- [GOAL OF THE EXERCISE]
Copy exactly, please, the lines of the data from its start through the line containing "cut(tube, air, vent)".

--- start SUPPLIED INFORMATION ---

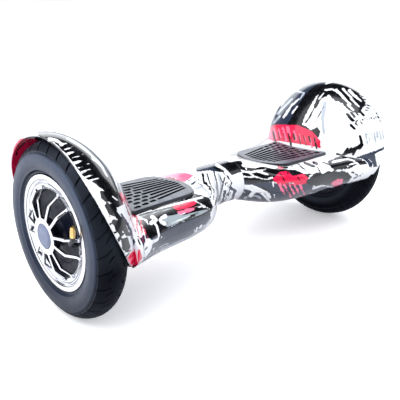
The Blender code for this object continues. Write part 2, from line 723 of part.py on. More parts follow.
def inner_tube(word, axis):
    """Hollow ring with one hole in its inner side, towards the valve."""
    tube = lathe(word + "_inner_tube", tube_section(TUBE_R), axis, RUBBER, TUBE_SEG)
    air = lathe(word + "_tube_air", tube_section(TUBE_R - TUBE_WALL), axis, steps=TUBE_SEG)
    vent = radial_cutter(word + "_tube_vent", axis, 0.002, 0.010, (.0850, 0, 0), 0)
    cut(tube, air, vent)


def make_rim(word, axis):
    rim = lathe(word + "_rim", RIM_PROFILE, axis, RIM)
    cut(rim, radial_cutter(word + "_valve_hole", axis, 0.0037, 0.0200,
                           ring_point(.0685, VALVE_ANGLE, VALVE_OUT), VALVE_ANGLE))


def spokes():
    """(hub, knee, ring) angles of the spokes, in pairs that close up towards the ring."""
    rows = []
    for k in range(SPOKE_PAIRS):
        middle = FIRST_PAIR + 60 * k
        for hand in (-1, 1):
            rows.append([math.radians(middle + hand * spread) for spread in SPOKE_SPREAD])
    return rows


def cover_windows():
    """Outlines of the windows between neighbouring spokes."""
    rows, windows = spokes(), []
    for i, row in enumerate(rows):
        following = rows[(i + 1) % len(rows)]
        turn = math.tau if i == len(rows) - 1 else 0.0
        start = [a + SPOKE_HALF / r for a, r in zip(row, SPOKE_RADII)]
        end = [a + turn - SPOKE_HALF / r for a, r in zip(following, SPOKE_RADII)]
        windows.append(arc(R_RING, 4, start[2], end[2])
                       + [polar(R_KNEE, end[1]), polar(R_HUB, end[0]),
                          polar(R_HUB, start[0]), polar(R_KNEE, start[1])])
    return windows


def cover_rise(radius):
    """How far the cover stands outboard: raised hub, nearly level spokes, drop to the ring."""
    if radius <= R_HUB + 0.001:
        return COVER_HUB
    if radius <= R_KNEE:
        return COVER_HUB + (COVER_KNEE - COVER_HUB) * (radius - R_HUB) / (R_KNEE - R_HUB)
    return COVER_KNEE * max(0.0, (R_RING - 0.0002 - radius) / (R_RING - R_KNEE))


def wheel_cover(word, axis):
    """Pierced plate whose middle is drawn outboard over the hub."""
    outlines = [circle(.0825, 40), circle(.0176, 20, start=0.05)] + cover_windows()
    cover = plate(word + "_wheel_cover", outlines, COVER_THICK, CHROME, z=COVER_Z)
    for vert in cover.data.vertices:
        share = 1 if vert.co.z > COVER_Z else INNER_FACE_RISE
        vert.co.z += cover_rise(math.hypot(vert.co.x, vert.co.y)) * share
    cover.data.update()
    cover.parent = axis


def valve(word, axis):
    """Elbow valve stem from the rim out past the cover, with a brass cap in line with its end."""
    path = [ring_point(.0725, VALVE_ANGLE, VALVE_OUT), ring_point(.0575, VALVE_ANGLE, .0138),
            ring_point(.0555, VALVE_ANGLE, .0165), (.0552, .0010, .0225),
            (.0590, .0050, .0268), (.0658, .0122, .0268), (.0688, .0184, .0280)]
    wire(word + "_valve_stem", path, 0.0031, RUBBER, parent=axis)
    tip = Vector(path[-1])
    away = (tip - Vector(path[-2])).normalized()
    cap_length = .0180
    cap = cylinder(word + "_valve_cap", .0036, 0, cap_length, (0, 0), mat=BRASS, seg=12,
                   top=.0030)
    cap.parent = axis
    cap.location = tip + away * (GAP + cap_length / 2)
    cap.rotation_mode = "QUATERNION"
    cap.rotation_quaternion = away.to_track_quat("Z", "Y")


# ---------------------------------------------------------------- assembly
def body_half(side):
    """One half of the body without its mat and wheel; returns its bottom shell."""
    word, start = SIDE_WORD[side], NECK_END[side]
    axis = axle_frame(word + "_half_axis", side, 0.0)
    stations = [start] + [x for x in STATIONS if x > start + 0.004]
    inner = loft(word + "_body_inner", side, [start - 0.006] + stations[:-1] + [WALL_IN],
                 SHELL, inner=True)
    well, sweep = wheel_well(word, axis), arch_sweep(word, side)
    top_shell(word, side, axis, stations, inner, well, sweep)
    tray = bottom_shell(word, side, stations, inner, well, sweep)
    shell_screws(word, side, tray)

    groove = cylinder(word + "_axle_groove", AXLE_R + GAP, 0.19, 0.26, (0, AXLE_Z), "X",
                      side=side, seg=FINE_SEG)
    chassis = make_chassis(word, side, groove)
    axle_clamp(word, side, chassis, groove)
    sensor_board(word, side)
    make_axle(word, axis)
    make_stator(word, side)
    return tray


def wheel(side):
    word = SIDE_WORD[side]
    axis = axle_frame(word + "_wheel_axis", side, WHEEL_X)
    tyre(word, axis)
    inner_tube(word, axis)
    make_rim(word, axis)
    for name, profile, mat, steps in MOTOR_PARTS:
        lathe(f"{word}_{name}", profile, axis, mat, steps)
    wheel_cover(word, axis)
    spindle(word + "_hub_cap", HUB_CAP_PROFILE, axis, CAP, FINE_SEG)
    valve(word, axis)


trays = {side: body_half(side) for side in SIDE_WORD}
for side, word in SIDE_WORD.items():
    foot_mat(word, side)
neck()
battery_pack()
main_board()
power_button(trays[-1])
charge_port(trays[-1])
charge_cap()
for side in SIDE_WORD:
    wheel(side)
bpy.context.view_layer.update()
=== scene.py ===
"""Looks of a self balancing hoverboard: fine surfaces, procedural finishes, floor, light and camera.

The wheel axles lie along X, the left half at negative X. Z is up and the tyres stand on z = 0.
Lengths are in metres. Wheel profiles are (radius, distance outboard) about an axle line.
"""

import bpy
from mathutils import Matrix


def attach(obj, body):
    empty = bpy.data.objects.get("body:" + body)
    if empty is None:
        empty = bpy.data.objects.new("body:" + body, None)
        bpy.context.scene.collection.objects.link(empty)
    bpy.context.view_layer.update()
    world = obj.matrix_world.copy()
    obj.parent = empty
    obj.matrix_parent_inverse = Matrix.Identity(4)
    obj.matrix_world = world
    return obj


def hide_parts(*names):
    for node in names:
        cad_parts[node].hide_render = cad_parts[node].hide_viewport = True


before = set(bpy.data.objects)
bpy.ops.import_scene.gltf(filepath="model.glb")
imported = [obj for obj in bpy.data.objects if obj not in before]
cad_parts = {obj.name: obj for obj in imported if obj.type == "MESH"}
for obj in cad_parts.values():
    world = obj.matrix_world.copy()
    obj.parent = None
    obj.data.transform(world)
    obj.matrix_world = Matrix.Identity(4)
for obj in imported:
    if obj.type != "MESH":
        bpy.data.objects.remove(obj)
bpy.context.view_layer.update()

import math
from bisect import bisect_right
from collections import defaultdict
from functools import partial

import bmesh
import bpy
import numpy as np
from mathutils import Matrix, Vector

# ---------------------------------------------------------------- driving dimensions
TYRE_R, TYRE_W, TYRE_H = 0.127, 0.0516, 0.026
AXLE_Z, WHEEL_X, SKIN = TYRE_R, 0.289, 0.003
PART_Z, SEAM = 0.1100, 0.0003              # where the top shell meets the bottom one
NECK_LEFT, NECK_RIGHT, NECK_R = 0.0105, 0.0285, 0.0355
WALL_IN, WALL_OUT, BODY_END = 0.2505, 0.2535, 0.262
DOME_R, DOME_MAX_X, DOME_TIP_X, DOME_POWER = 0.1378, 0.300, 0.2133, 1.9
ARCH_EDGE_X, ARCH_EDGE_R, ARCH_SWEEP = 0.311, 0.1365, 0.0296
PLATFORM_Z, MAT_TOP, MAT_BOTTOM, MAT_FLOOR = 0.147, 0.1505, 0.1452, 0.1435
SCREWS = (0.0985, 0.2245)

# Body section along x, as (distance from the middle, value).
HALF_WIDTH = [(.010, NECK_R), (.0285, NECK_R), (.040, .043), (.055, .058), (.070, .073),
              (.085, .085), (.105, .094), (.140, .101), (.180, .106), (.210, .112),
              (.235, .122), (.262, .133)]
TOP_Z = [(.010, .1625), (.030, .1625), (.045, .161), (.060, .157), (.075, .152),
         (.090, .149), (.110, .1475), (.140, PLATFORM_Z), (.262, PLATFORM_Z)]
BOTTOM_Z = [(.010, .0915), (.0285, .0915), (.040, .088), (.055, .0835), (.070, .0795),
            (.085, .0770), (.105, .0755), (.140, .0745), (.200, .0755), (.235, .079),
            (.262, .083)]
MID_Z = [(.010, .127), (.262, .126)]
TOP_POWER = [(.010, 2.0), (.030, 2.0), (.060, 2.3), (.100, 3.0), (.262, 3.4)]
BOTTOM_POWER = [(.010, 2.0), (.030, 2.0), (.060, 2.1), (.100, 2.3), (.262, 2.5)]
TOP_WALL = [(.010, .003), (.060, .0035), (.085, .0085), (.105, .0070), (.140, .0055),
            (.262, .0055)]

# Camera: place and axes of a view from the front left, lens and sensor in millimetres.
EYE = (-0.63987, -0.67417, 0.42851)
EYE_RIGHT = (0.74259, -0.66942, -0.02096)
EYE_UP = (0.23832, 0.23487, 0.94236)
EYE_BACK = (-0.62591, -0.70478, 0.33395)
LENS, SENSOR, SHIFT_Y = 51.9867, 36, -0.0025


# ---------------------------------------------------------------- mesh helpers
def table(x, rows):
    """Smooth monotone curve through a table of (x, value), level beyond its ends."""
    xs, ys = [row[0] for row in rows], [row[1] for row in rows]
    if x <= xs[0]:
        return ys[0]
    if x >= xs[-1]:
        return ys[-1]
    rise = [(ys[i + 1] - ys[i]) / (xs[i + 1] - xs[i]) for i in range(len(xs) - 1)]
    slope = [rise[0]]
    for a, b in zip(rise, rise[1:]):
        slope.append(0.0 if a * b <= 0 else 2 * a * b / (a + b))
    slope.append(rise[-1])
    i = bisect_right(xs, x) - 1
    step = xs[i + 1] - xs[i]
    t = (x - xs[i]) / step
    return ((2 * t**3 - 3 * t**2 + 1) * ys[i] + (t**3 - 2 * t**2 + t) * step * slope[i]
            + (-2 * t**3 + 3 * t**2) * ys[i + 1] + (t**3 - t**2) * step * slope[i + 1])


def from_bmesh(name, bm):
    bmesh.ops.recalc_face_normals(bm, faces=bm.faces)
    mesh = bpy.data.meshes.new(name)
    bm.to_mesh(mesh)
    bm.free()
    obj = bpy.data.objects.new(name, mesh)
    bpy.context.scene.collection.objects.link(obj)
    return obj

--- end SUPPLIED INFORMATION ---

- [SOLVED PROBLEM]
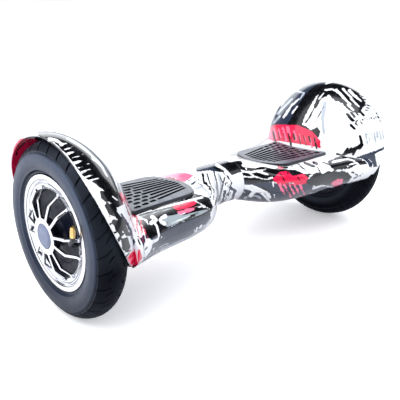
The Blender code for this object continues. Write part 2, from line 723 of part.py on. More parts follow.
def inner_tube(word, axis):
    """Hollow ring with one hole in its inner side, towards the valve."""
    tube = lathe(word + "_inner_tube", tube_section(TUBE_R), axis, RUBBER, TUBE_SEG)
    air = lathe(word + "_tube_air", tube_section(TUBE_R - TUBE_WALL), axis, steps=TUBE_SEG)
    vent = radial_cutter(word + "_tube_vent", axis, 0.002, 0.010, (.0850, 0, 0), 0)
    cut(tube, air, vent)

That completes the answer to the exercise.